*Written exercise*
Answer with one number only: the number of lines that include the word "rigid".

*Task material*
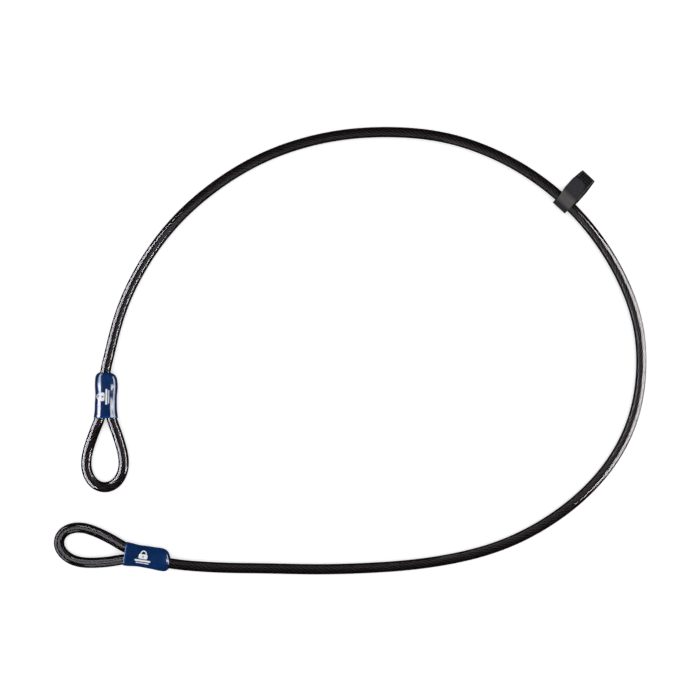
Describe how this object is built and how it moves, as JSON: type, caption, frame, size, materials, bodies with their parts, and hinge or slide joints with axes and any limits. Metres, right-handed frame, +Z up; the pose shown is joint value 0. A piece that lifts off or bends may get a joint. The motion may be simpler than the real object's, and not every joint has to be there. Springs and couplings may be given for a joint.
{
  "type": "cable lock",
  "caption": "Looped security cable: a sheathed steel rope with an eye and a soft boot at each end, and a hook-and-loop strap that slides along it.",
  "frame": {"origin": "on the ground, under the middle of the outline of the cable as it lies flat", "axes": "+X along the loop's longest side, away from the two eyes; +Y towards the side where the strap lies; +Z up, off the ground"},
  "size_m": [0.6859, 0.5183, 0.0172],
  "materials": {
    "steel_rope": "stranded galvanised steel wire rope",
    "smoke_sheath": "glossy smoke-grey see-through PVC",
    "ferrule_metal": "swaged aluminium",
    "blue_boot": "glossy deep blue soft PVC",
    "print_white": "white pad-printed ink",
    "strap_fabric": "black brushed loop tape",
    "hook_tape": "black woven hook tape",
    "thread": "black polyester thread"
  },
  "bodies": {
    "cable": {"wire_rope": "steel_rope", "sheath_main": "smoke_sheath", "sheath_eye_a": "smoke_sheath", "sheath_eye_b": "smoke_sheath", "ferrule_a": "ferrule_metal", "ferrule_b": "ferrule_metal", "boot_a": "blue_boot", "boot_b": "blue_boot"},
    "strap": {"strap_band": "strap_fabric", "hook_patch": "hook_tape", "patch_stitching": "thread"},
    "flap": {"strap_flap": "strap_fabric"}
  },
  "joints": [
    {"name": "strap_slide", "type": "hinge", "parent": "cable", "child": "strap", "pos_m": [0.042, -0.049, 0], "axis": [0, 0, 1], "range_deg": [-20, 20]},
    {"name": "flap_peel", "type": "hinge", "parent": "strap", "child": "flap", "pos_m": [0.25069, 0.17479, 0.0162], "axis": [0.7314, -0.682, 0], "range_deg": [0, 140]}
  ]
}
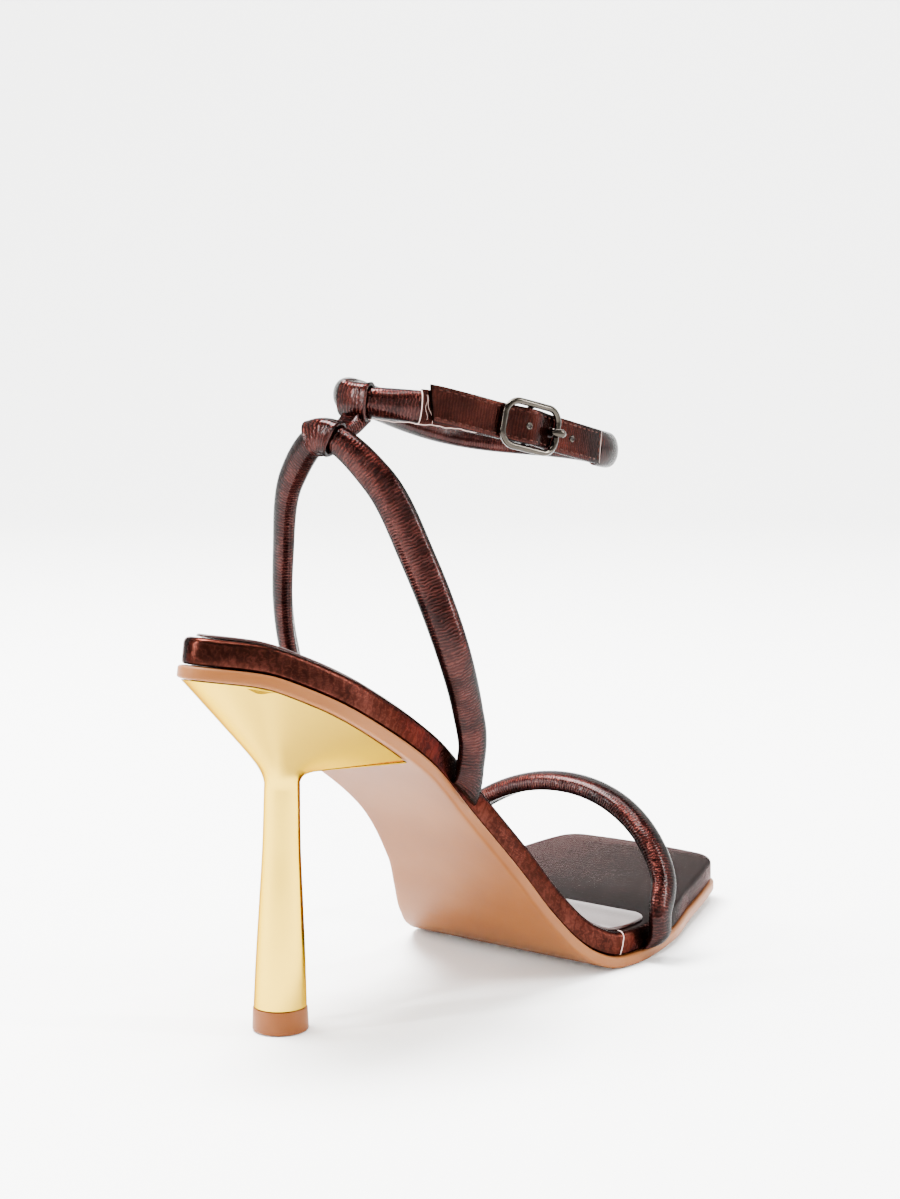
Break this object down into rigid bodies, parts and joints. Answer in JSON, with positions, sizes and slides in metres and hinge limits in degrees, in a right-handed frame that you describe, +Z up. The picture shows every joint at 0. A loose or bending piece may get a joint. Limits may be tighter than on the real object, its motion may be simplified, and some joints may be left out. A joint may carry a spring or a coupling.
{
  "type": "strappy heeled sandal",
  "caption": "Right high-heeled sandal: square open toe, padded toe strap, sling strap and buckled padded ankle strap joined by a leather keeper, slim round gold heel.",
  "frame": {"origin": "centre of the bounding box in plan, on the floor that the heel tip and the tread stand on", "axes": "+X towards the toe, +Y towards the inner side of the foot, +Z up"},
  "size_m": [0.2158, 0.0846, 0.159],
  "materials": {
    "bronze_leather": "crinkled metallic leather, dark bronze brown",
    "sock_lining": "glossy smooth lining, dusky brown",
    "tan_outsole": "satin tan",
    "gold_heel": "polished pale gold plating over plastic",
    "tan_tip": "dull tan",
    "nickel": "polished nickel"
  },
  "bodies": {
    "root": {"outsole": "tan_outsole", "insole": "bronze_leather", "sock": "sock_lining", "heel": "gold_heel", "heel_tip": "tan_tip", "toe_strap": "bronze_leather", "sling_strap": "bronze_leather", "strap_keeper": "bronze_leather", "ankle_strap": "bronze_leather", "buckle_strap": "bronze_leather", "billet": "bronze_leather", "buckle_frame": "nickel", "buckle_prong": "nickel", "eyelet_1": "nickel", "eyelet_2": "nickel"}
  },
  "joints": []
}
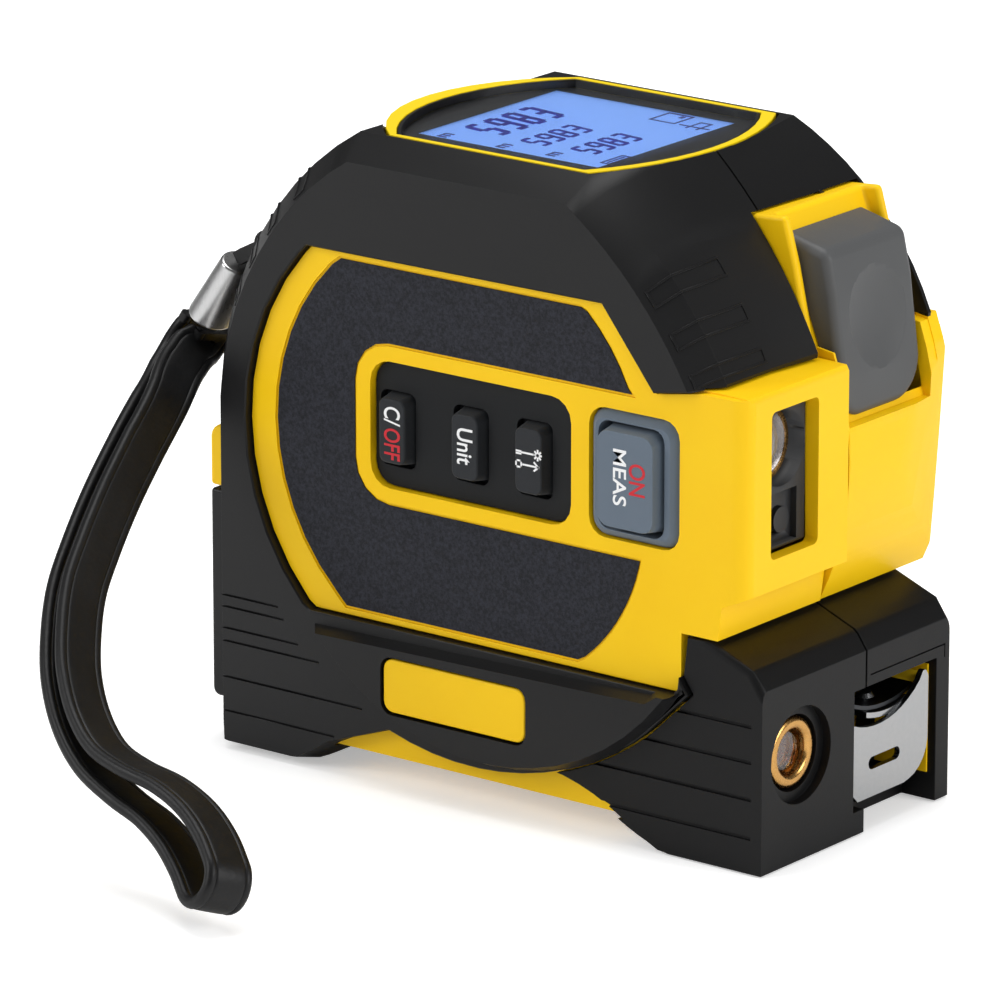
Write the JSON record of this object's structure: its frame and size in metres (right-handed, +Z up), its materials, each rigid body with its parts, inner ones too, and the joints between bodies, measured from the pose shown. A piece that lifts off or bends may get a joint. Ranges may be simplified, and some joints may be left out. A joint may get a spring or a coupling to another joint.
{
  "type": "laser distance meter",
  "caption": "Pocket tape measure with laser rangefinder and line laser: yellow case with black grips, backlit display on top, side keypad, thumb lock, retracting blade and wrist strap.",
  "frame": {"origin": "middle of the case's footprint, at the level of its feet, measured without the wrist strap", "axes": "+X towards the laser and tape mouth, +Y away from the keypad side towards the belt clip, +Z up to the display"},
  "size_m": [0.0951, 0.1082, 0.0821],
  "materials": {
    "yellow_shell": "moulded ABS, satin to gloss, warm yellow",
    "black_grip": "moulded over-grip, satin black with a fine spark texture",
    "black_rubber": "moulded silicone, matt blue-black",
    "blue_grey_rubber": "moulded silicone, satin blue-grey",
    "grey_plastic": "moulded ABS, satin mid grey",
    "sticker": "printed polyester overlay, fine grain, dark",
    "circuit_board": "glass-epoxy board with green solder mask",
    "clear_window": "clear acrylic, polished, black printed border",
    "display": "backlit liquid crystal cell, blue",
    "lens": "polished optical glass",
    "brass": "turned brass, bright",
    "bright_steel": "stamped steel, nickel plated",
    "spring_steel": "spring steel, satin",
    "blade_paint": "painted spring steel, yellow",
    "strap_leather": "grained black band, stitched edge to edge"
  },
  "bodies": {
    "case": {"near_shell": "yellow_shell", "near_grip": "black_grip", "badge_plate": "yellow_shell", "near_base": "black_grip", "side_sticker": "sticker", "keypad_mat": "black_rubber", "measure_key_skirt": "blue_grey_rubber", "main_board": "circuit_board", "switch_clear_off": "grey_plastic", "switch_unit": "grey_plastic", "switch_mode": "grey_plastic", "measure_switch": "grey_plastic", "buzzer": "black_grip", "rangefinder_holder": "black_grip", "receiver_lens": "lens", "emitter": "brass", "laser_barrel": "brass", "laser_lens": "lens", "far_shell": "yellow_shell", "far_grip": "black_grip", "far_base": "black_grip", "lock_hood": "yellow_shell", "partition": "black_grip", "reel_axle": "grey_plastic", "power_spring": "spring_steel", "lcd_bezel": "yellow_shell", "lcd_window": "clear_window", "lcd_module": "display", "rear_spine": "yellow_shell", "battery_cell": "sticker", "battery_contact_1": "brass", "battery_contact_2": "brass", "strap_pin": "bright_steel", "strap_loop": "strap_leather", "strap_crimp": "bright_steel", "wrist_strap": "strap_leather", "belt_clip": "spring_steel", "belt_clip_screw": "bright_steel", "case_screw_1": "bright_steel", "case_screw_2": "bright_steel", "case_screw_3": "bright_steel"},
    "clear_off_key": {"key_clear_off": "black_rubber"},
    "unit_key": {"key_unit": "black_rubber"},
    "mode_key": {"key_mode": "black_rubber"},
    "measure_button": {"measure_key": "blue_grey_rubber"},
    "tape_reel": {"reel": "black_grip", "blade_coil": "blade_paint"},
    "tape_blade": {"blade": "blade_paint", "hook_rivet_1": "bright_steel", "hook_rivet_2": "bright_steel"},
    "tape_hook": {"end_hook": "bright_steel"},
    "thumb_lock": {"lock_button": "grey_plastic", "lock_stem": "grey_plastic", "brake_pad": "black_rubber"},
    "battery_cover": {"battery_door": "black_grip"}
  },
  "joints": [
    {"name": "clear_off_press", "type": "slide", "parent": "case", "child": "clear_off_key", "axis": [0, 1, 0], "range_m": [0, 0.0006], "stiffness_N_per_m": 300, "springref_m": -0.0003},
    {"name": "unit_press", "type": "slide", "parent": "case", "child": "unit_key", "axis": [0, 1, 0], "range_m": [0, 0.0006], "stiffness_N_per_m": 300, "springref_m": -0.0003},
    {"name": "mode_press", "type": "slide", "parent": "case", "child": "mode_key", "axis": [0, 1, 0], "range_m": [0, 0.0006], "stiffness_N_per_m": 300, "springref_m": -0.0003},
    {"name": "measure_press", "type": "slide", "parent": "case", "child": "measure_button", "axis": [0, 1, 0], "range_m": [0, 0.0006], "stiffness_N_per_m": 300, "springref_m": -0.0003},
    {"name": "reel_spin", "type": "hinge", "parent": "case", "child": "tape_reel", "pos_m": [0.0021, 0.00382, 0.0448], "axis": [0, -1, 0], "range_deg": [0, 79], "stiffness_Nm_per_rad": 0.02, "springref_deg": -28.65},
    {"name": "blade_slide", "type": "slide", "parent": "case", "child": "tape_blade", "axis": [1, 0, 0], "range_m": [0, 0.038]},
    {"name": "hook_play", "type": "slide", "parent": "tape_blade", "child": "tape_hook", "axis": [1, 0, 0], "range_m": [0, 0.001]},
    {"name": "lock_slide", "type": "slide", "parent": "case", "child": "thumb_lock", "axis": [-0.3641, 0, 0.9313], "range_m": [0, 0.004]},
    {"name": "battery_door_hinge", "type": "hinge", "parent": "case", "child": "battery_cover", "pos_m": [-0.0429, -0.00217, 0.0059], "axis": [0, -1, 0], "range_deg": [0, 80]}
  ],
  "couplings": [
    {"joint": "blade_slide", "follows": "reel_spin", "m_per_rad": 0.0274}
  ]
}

*Expected answer*
2